2) Lecture by Dr. Stefan Schaffer - DFKI

Title: Cognitive Assistants

Speaker info: Stefan Schaffer is a senior researcher and project manager at the Cognitive Assistants department of the German Research Center for Artificial Intelligence (DFKI). He holds an M.A. in Communication Science and Computer Science and a PhD in Computer Science from the Technical University Berlin. His main research interests include conversational, mobile, and multimodal human-computer interaction, as well as related techniques like multimodal intent detection, dialog management, and multimodal output generation. His works have resulted in several assistant systems for different domains, as mobility, automotive, tax information, customer service, and others. He was involved in several research and industry-funded projects.

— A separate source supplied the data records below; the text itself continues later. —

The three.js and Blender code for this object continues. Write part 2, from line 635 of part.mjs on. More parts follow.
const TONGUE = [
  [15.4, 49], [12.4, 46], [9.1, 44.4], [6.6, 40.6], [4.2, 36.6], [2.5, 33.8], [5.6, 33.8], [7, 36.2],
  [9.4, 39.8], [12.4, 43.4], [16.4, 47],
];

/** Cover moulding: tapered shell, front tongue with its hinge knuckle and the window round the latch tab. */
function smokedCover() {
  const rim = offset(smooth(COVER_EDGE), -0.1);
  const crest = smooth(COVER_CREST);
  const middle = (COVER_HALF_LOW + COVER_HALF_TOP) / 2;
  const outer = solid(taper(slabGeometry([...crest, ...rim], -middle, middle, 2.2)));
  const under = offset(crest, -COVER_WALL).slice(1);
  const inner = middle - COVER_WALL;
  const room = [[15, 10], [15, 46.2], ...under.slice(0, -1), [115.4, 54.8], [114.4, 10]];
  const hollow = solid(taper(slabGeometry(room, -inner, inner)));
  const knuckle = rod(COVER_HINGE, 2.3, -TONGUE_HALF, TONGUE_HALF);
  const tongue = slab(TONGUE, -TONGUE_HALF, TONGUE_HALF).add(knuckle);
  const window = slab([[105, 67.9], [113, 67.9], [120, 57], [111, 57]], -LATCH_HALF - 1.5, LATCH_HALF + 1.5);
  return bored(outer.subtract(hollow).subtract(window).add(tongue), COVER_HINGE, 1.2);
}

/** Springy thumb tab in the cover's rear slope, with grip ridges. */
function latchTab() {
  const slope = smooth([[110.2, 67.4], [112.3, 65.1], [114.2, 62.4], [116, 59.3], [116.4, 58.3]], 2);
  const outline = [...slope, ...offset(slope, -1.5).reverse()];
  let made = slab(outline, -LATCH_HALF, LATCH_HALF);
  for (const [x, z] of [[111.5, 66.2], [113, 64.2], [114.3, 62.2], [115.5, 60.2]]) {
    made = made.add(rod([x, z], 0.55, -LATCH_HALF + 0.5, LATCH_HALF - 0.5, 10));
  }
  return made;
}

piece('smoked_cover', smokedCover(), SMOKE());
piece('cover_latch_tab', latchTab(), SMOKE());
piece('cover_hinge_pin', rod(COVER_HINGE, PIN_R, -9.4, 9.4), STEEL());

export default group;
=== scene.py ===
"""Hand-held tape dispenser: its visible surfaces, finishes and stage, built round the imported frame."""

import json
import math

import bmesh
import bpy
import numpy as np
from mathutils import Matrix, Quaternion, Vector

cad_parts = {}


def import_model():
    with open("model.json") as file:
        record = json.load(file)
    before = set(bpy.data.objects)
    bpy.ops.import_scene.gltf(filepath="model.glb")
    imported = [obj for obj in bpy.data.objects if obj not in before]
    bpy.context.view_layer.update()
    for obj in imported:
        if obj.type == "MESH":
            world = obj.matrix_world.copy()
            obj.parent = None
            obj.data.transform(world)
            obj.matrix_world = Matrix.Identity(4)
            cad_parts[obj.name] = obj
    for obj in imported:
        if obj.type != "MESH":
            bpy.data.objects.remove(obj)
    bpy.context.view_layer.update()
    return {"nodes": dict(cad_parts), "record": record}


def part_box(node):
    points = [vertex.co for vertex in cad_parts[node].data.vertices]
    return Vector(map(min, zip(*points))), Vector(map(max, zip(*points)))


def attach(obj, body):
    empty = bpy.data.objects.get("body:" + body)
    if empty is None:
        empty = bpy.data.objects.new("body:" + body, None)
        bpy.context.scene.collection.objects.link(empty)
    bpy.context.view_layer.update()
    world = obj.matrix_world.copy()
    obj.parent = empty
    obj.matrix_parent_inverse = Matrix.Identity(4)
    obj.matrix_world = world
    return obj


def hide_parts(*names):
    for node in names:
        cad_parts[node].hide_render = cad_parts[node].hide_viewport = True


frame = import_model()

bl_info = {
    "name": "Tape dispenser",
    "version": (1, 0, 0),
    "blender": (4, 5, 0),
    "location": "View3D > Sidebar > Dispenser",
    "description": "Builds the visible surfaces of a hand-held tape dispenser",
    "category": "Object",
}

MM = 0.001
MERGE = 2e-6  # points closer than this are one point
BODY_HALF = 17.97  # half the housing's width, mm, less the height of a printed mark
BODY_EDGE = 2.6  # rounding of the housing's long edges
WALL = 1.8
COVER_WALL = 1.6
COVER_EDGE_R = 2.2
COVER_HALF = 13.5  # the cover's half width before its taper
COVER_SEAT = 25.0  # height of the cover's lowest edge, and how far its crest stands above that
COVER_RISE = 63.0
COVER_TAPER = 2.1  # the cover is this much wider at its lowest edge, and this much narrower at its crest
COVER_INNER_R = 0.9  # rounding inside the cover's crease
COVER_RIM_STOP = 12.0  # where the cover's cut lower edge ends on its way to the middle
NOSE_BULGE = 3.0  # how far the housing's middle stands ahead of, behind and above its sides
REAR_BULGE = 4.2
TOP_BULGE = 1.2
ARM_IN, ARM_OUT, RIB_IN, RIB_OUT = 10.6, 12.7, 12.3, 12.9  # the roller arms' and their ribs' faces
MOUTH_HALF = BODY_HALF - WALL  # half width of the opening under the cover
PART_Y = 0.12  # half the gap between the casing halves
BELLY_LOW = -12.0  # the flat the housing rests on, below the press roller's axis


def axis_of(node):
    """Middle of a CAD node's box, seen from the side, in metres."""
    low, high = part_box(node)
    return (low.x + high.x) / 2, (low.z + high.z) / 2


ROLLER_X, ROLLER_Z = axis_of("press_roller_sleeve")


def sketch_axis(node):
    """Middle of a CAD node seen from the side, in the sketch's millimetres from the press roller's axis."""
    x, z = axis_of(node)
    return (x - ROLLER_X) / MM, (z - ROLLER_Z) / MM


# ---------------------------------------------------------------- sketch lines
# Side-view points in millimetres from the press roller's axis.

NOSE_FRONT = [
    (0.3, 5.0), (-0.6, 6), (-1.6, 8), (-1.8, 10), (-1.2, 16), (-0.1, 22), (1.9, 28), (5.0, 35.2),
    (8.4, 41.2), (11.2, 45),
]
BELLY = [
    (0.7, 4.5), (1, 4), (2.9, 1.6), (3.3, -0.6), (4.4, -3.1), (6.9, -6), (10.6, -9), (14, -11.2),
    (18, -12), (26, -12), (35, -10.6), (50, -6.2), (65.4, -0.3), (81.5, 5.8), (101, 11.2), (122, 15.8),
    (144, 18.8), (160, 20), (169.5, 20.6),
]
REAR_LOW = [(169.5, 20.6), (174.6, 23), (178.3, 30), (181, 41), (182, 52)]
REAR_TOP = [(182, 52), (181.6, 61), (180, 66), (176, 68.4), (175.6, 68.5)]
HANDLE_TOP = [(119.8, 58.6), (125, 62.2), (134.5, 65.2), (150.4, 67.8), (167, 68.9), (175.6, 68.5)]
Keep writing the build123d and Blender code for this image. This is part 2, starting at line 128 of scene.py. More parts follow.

3) Lecture by Dr. Anna Strasser - Independent Researcher, Berlin

Title: Maybe Humans are not that special?

Speaker info:

Anna Strasser studied philosophy, cognitive science, and computer science (artificial intelligence). After being Assistant professor (C1) at the Center for Cognitive Science at the Albert-Ludwigs-Universität Freiburg and working as a Postdoctoral Researcher & Scientific Coordinator at the Berlin School of Mind and Brain / Institute of Philosophy, Humboldt-Universität zu Berlin, she was a Visiting Fellow of Daniel Dennett at Tufts University, Center for Cognitive Science, USA. Now she is an independent philosopher in Berlin. She considers herself as an empirically informed philosopher with a special interest in social cognition at the intersections of philosophy with developmental psychology, artificial intelligence, and animal cognition.